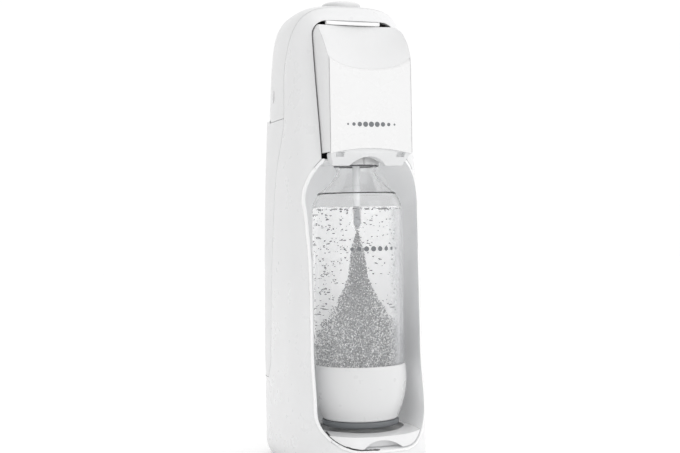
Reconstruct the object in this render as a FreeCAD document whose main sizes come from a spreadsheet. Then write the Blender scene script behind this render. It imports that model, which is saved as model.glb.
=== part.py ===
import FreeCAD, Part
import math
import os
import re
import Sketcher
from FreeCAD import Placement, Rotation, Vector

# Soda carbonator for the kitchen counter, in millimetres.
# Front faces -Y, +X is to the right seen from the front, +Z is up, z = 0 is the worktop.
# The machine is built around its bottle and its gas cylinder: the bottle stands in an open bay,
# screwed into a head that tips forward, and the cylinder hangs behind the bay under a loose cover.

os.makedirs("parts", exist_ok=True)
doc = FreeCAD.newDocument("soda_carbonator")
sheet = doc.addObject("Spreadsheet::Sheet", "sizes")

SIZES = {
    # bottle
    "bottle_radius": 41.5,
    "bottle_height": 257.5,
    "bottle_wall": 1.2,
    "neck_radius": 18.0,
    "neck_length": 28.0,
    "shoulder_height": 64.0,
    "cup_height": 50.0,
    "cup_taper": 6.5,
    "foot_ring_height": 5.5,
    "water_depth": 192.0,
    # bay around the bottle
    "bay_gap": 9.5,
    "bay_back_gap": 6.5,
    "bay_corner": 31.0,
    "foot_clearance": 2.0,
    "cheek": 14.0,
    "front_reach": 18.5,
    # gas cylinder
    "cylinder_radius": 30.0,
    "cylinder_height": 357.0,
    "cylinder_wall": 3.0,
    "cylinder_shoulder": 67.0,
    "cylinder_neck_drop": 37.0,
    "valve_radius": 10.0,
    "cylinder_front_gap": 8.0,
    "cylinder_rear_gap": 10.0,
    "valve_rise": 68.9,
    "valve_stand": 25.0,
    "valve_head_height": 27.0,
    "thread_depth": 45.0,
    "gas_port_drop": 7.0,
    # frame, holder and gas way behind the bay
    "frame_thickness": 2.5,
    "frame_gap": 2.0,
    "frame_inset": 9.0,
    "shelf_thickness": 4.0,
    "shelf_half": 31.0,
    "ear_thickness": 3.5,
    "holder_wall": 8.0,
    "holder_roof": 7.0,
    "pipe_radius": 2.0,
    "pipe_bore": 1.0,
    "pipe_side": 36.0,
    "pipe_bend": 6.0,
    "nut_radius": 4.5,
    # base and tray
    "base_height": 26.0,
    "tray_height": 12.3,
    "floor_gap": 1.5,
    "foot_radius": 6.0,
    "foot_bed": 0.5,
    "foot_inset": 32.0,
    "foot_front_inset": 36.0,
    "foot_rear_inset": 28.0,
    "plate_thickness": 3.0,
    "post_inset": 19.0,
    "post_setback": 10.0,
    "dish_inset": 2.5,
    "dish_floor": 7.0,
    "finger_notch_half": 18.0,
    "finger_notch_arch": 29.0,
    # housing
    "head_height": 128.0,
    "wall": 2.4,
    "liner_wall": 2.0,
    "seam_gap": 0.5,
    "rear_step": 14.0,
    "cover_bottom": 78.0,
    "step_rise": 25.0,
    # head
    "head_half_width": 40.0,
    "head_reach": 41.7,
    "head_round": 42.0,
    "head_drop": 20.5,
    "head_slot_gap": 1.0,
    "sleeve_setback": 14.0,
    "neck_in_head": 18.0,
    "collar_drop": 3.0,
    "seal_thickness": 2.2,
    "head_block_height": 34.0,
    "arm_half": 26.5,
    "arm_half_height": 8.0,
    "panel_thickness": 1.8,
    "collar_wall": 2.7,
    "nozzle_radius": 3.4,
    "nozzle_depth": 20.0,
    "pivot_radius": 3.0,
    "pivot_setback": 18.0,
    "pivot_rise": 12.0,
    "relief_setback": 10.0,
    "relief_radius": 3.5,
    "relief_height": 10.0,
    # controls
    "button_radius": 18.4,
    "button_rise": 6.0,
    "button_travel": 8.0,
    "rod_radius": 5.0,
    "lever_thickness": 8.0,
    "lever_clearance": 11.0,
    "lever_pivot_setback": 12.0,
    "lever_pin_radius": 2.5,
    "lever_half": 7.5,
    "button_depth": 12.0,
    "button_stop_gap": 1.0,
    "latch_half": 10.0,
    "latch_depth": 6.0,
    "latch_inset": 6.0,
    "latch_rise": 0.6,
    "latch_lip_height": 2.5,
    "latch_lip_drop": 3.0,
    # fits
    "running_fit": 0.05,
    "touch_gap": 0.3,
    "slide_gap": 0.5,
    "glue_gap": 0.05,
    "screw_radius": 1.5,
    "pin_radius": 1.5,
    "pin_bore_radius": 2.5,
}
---
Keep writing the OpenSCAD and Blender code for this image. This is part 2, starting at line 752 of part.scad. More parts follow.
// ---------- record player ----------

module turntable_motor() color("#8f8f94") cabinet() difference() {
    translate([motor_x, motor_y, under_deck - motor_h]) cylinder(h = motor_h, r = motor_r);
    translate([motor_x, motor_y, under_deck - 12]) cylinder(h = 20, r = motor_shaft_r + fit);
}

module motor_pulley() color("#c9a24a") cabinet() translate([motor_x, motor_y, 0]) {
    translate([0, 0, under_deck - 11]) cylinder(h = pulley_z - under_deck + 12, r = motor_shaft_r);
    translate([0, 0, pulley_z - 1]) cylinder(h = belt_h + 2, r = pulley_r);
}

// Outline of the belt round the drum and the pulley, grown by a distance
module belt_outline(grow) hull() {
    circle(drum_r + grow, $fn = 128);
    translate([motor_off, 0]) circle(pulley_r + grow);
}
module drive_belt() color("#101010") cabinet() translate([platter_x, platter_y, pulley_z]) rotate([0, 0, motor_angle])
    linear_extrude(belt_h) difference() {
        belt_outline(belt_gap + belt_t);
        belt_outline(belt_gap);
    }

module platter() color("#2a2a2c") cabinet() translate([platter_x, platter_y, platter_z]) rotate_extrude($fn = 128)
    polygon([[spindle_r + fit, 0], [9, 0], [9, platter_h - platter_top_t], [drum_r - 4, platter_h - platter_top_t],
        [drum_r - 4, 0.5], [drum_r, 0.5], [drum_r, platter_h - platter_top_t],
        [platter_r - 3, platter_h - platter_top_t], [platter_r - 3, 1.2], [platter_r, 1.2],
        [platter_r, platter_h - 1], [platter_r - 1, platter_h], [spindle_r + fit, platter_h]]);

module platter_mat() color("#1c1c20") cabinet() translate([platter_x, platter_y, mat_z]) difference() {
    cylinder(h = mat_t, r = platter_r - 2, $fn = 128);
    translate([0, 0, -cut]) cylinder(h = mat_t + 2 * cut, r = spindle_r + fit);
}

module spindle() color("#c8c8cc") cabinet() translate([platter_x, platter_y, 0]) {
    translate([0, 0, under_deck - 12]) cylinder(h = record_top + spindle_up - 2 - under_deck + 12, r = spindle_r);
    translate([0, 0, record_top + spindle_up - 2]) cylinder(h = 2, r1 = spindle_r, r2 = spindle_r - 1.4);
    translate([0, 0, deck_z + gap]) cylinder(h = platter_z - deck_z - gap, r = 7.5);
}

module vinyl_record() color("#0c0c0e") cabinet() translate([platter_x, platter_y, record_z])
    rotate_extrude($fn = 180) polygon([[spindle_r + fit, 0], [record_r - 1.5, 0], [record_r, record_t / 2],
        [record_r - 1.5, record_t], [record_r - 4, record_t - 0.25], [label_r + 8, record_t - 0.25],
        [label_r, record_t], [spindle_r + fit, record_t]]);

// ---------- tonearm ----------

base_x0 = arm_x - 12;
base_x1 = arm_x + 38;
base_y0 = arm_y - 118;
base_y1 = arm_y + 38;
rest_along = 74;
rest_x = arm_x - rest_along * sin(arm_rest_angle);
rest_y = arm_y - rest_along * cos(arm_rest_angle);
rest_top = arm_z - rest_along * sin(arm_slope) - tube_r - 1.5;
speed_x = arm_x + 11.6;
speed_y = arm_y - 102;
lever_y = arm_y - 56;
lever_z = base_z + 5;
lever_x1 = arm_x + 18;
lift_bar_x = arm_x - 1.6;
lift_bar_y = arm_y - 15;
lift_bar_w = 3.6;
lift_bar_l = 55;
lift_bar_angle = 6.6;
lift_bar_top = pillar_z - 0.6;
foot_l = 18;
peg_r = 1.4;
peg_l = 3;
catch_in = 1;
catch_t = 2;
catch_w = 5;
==
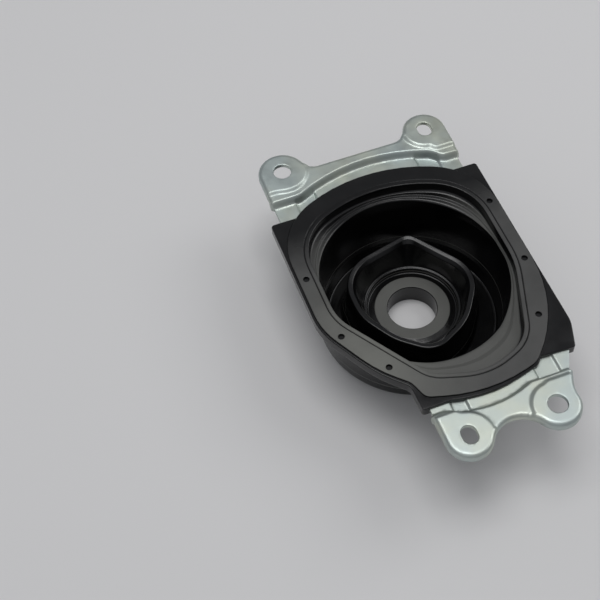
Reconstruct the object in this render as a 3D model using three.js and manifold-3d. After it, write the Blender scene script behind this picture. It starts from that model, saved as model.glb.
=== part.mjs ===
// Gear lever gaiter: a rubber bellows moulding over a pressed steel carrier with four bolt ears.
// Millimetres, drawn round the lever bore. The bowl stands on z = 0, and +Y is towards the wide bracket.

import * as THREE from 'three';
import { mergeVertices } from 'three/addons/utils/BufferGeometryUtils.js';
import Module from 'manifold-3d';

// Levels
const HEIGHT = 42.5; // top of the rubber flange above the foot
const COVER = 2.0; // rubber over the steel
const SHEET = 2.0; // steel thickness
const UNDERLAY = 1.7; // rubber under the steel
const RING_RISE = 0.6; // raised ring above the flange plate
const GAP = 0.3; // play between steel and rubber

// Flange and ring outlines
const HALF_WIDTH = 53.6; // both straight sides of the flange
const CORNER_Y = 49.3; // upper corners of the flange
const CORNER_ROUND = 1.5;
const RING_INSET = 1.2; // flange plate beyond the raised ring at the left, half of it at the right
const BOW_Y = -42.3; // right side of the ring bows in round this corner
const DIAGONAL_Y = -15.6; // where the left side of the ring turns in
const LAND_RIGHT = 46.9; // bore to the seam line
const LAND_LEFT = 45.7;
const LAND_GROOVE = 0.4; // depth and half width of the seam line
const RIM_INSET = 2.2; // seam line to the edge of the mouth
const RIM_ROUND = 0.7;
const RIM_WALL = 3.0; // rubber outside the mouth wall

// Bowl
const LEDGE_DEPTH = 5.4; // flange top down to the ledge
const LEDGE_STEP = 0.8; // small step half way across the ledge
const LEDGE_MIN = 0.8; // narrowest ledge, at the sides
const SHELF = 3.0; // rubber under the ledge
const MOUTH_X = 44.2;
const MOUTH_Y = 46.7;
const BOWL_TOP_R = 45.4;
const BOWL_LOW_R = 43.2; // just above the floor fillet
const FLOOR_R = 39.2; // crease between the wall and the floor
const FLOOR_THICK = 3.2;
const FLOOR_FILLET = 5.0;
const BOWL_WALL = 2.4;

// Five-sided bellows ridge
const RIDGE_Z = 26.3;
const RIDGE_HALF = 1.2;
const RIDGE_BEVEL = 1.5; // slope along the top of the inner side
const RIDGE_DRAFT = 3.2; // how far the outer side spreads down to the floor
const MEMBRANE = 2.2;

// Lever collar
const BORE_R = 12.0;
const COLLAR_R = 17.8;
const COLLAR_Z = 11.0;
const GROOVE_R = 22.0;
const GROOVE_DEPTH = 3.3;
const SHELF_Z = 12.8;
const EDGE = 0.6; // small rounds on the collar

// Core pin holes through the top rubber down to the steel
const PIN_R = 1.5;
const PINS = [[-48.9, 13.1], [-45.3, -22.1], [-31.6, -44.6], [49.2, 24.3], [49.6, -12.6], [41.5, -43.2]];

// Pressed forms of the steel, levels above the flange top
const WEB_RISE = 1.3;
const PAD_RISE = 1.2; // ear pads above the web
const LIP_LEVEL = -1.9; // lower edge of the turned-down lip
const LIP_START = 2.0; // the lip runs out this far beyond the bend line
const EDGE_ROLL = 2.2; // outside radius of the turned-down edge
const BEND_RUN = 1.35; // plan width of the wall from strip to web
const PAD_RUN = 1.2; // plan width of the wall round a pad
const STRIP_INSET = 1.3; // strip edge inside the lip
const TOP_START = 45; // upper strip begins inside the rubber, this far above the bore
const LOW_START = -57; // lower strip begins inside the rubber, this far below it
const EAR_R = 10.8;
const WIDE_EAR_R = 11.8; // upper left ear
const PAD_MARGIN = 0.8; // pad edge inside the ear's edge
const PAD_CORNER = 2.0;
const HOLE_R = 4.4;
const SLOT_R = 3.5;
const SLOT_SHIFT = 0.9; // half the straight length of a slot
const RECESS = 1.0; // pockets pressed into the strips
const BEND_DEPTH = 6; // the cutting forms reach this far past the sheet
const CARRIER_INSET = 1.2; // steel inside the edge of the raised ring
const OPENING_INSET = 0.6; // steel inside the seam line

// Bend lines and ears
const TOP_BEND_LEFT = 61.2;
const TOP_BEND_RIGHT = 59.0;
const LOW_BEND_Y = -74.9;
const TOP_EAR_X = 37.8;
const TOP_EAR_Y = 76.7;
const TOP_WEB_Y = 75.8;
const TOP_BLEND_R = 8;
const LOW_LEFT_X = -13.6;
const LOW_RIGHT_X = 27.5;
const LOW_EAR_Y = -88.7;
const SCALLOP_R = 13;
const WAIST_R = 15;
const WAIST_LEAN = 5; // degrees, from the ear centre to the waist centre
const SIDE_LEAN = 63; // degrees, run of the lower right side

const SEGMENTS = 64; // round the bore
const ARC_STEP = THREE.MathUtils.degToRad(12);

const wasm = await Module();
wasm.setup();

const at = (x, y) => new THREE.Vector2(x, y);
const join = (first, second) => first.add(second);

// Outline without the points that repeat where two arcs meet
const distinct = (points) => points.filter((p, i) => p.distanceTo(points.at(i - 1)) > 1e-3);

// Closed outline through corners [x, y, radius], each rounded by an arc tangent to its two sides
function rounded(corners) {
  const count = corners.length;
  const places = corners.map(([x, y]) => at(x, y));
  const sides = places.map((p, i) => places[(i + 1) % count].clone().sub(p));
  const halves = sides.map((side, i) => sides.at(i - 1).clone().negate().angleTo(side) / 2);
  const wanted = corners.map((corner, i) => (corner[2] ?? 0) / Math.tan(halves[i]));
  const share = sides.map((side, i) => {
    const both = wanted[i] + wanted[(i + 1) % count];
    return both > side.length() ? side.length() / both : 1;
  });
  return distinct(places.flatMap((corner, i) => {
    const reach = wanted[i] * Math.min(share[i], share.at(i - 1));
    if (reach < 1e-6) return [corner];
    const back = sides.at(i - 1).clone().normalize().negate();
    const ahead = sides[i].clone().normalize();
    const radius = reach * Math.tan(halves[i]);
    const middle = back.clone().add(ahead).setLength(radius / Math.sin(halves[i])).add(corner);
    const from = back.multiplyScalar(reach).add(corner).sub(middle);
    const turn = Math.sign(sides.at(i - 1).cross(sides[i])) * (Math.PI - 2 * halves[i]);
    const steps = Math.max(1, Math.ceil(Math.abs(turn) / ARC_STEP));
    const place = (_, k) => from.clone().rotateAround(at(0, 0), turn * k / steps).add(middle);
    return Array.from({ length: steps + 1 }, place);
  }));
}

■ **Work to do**
Begin with the line containing "Reconstruct the object in this render as a FreeCAD", end with the line containing "# screwed into", and transcribe exactly every line in that span, with nothing added.

■ **Solution for this task**
Reconstruct the object in this render as a FreeCAD document whose main sizes come from a spreadsheet. Then write the Blender scene script behind this render. It imports that model, which is saved as model.glb.
=== part.py ===
import FreeCAD, Part
import math
import os
import re
import Sketcher
from FreeCAD import Placement, Rotation, Vector

# Soda carbonator for the kitchen counter, in millimetres.
# Front faces -Y, +X is to the right seen from the front, +Z is up, z = 0 is the worktop.
# The machine is built around its bottle and its gas cylinder: the bottle stands in an open bay,
# screwed into a head that tips forward, and the cylinder hangs behind the bay under a loose cover.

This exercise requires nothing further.